## EXERCISE AIM
Identify the lines that contain the word "joints" and copy each one.

## DATASET SECTION
<<<<

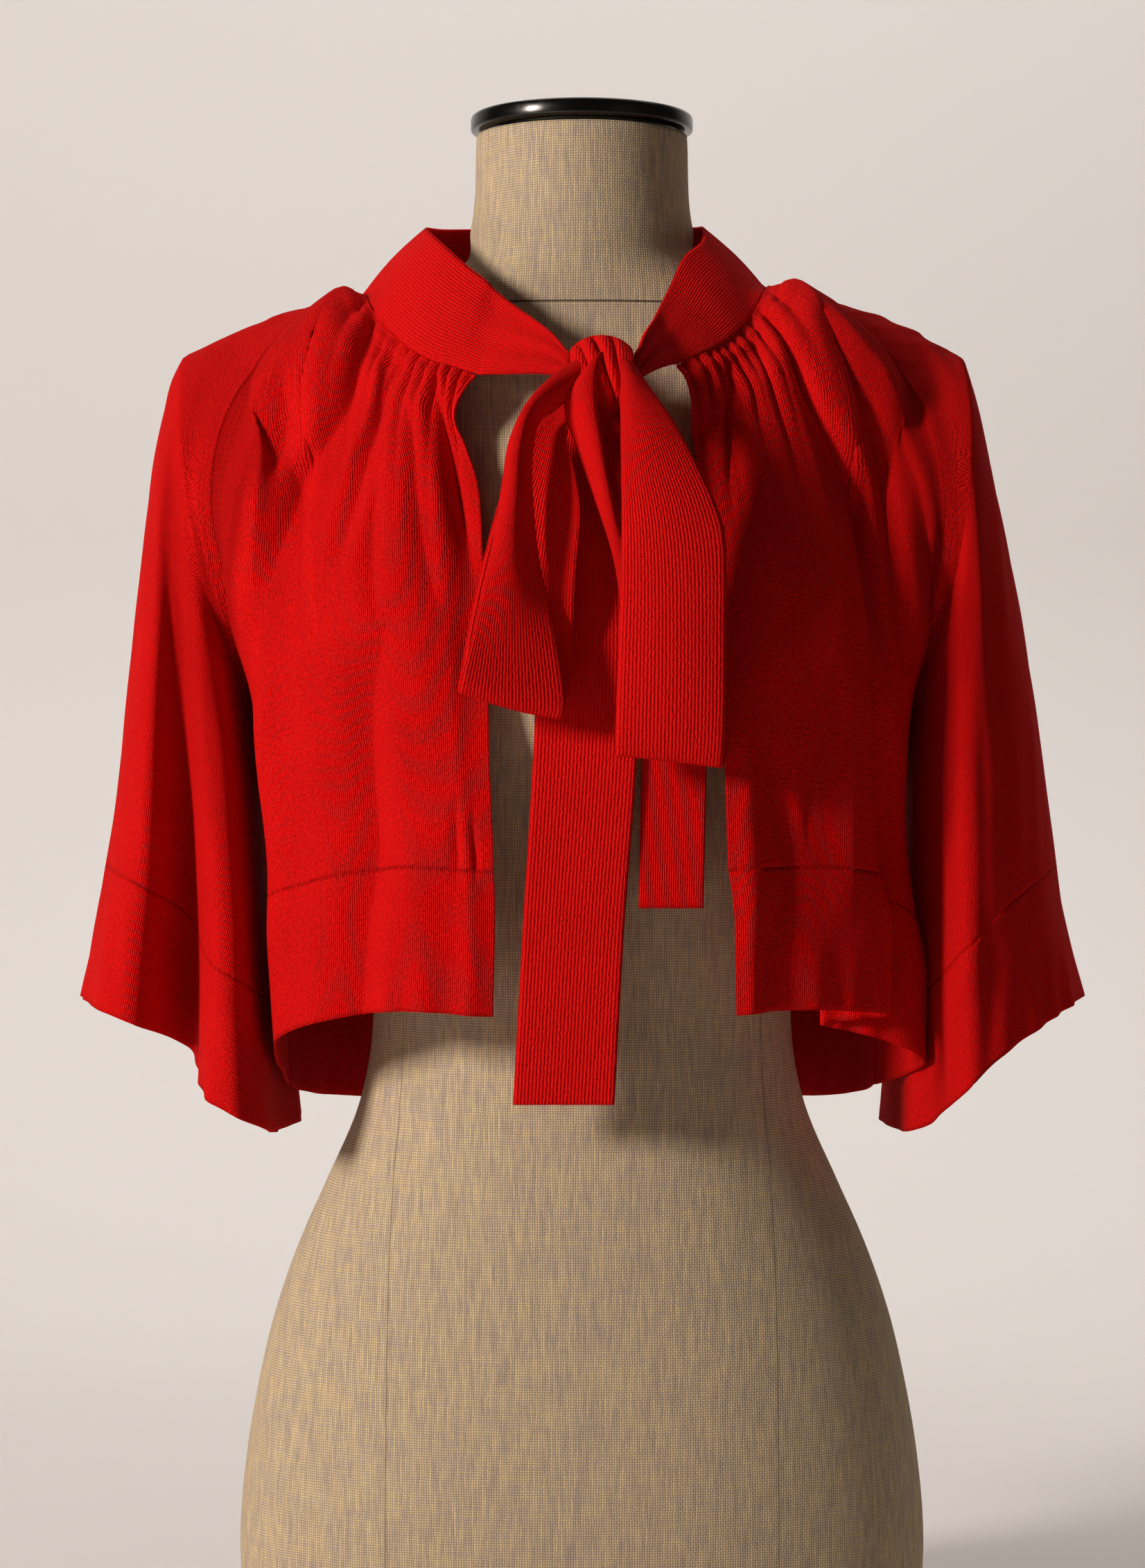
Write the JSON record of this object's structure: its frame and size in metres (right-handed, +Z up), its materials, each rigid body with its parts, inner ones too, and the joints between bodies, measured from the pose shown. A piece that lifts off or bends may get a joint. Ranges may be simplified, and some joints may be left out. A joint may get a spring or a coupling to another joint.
{
  "type": "casual jacket on a limbless dress form",
  "caption": "Short open knitted jacket with wide raglan sleeves, gathered neckline and a neck band tied in a bow, on a limbless dress form with a neck cap.",
  "frame": {"origin": "middle of the dress form's flat bottom", "axes": "+Z up, the jacket's open front faces -Y, the wearer's right is -X"},
  "size_m": [0.5147, 0.274, 0.806],
  "materials": {
    "linen": "plain woven linen, matt",
    "dark_metal": "dark polished metal",
    "red_knit": "fine matt knit",
    "red_rib": "fine lengthwise rib"
  },
  "bodies": {
    "root": {"form_body": "linen", "form_cap": "dark_metal", "front_right": "red_knit", "front_left": "red_knit", "back": "red_knit", "sleeve_right": "red_knit", "sleeve_left": "red_knit", "hem_band_right": "red_knit", "hem_band_left": "red_knit", "hem_band_back": "red_knit", "cuff_right": "red_knit", "cuff_left": "red_knit", "collar": "red_rib", "bow_knot": "red_rib", "bow_loop_right": "red_rib", "bow_loop_left": "red_rib", "tie_end_long": "red_rib", "tie_end_short": "red_rib"}
  },
  "joints": []
}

>>>>

## EXERCISE OUTPUT
Write the JSON record of this object's structure: its frame and size in metres (right-handed, +Z up), its materials, each rigid body with its parts, inner ones too, and the joints between bodies, measured from the pose shown. A piece that lifts off or bends may get a joint. Ranges may be simplified, and some joints may be left out. A joint may get a spring or a coupling to another joint.
  "joints": []